Rent and Operating Trends – Week of January 22nd 2023
The employment market has been garnering significant attention recently, both for positive and negative reasons. Headlines continue to focus on big tech layoffs as Microsoft and Spotify joined Google, Amazon, Meta and Twitter in announcing major staff reductions in the past few days. Many economists view the tech layoffs as a reaction to over hiring in 2020 and 2021, however, and the overall strength of the employment market remains the lone beacon of light in the macro economy. Last week initial jobless claims fell to a 4-month low. More than 200,000 new jobs have been added per month going back to the beginning of last year, and the gains have been well diversified across sectors. Because the employment sector is so strong and the financial system is not wildly overleveraged, the upcoming economic slowdown will likely be light and short.
Regular readers of our RAOT report will know that we mainly focus on traffic, leases, occupancy, and net effective rent. We have recently expanded our research data to include new metrics such as Available to Rent (ATR) and Revenue per Available Unit (RevPAU). Our coverage has also expanded to include new MSAs such as Minneapolis and we will be continuing to expand in the coming months.
Apartment fundamentals had a good week last week, with a number of key metrics turning positive, while others appear to be flattening as we approach the end of January. Net effective rents nationwide picked up for the first time in a number weeks, and traffic, leases and ATR all improved last week as well. Occupancy fell slightly but the pace of decline continues to decelerate, and we could be approaching a bottom in the coming weeks.
Key Takeaways – Data as of 01/22/2023
Traffic and Leases:
- Traffic picked up in all but two of the top 30 MSAs last week, an early positive indication for a strong rental season.
- Nashville, Dallas, Houston and Denver led the nation in week-over-week traffic increases. While the Texas markets had elevated traffic for most of 2022, Denver and Nashville fell back to the middle of the rankings for most key operating metrics. These were two of the best performing markets prior to COVID-19 and have dealt with cost of living and new supply challenges. However the lifestyle amenities and business friendly climate remain in both markets, which could lead to a resurgence of growth in the coming year.
- New leases signed reflected a similar pattern, with only one MSA, Baltimore, signing fewer leases on average last week than the prior week. Nashville and Denver were also in the top 3 MSAs for new leases, followed by Jacksonville and Phoenix. A pickup in leasing activity would be a welcome sight in Phoenix as it struggled last year, but the MSA remains attractive overall as in-migration continues.

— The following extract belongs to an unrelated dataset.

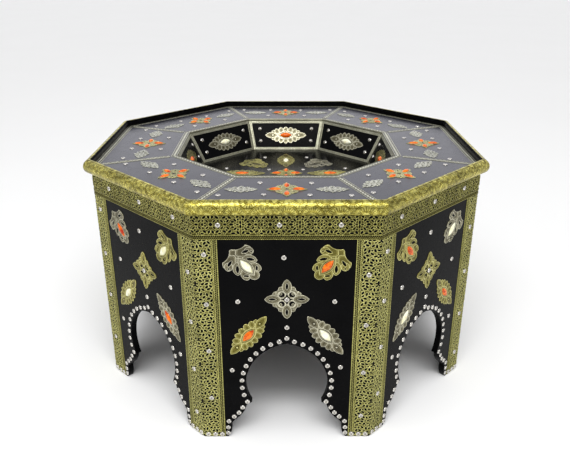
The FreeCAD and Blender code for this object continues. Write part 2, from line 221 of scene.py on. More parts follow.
def relief_sheet(x_low, x_high, y_low, y_high, cell, form, full_height):
    """A sheet whose form gives, at each point, the depth inside the metal and the height of the surface.

    Cells outside the metal are left out, and corners just outside it are drawn in to its edge.
    """
    nx = max(2, int(round((x_high - x_low) / cell)) + 1)
    ny = max(2, int(round((y_high - y_low) / cell)) + 1)
    xs, ys = np.linspace(x_low, x_high, nx), np.linspace(y_low, y_high, ny)
    x, y = np.meshgrid(xs, ys, indexing="ij")
    depth, height = form(x, y)
    step_x, step_y = xs[1] - xs[0], ys[1] - ys[0]
    slope_x, slope_y = np.gradient(depth, step_x, step_y)
    steep = np.maximum(np.hypot(slope_x, slope_y), 0.3)
    outside = depth < 0
    reach = np.clip(-depth / steep, 0, 0.9 * cell)
    px = np.where(outside, x + slope_x / steep * reach, x)
    py = np.where(outside, y + slope_y / steep * reach, y)
    px, py = np.clip(px, x_low, x_high), np.clip(py, y_low, y_high)
    pz = np.where(outside, 0.0, height)
    index = np.arange(nx * ny).reshape(nx, ny)
    cells = np.stack([index[:-1, :-1], index[1:, :-1], index[1:, 1:], index[:-1, 1:]], axis=-1).reshape(-1, 4)
    keep = depth.ravel()[cells].max(axis=1) > 0.12 * cell
    cells = cells[keep]
    used = np.unique(cells)
    renumber = np.full(nx * ny, -1)
    renumber[used] = np.arange(len(used))
    points = np.stack([px, py, pz], axis=-1).reshape(-1, 3)[used]
    return Solid(points, renumber[cells], np.clip(points[:, 2] / full_height, 0, 1))


def bent(solid, mapping):
    """The solid with each point (x, y, height) carried by a mapping."""
    x, y, z = mapping(solid.points[:, 0], solid.points[:, 1], solid.points[:, 2])
    return Solid(np.stack([x, y, z], axis=1), solid.faces, solid.relief)


# Materials

def material(name, base, metallic=0.0, roughness=0.4, specular=0.5):
    m = bpy.data.materials.new(name)
    m.use_nodes = True
    shader = m.node_tree.nodes["Principled BSDF"]
    shader.inputs["Base Color"].default_value = (*base, 1)
    shader.inputs["Metallic"].default_value = metallic
    shader.inputs["Roughness"].default_value = roughness
    shader.inputs["Specular IOR Level"].default_value = specular
    return m, m.node_tree, shader


def add(tree, kind, **settings):
    node = tree.nodes.new(kind)
    for key, value in settings.items():
        if key in node.inputs:
            node.inputs[key].default_value = value
        else:
            setattr(node, key, value)
    return node


def noise(tree, scale, detail=3.0, rough=0.6):
    """Noise in the table's own space."""
    where = tree.nodes.new("ShaderNodeTexCoord")
    node = add(tree, "ShaderNodeTexNoise", Scale=scale, Detail=detail, Roughness=rough)
    tree.links.new(where.outputs["Object"], node.inputs["Vector"])
    return node.outputs["Fac"]


def ramp(tree, source, stops):
    """A colour ramp from (position, colour) stops."""
    node = tree.nodes.new("ShaderNodeValToRGB")
    elements = node.color_ramp.elements
    while len(elements) < len(stops):
        elements.new(0.5)
    for element, (position, colour) in zip(elements, stops):
        element.position = position
        element.color = (*colour, 1)
    tree.links.new(source, node.inputs["Fac"])
    return node.outputs["Color"]


def multiplied(tree, a, b):
    node = tree.nodes.new("ShaderNodeMix")
    node.data_type = "RGBA"
    node.blend_type = "MULTIPLY"
    node.inputs[0].default_value = 1.0
    tree.links.new(a, node.inputs[6])
    tree.links.new(b, node.inputs[7])
    return node.outputs[2]


def spread(tree, source, low, high):
    """A 0 to 1 value stretched to low to high."""
    node = add(tree, "ShaderNodeMapRange")
    node.inputs["To Min"].default_value = low
    node.inputs["To Max"].default_value = high
    tree.links.new(source, node.inputs["Value"])
    return node.outputs["Result"]


def bump(tree, shader, source, strength, distance):
    node = add(tree, "ShaderNodeBump", Strength=strength, Distance=distance)
    tree.links.new(source, node.inputs["Height"])
    tree.links.new(node.outputs["Normal"], shader.inputs["Normal"])


def lacquer(name, base, sheen, specular, roughness):
    """Black lacquer over a fine grain, with faint rubbing and dust."""
    m, tree, shader = material(name, base, 0.0, roughness, specular)
    cloud = noise(tree, 14, 5)
    colour = ramp(tree, cloud, [(0.35, base), (0.75, sheen)])
    tree.links.new(colour, shader.inputs["Base Color"])
    fine = noise(tree, 420, 3, 0.7)
    rough = spread(tree, noise(tree, 60, 4), roughness * 0.75, roughness * 1.35)
    tree.links.new(rough, shader.inputs["Roughness"])
    bump(tree, shader, fine, 0.12, 0.0004)
    return m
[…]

- Nationwide occupancy fell one basis point and the pace of declines has been slowing in recent weeks.
- Occupancy dropped in roughly half of the top 30 MSAs, led by Salt Lake City and Charleston, where occupancy fell 19 basis points and 15 basis points respectively.
- ATR also improved in about half of the top MSAs as unit availability is starting to drop. This will likely lead to higher occupancy in the coming weeks and months.
Net Effective Rent:
- NER grew 10 basis points nationwide last week, marking one of the first national increases since last summer.
- The biggest gains were seen in Baltimore and San Antonio, where rents popped 60 basis points.
- I expect rent growth to be mixed for the next few weeks before beginning a steady upward climb through late Q1 and through Q2.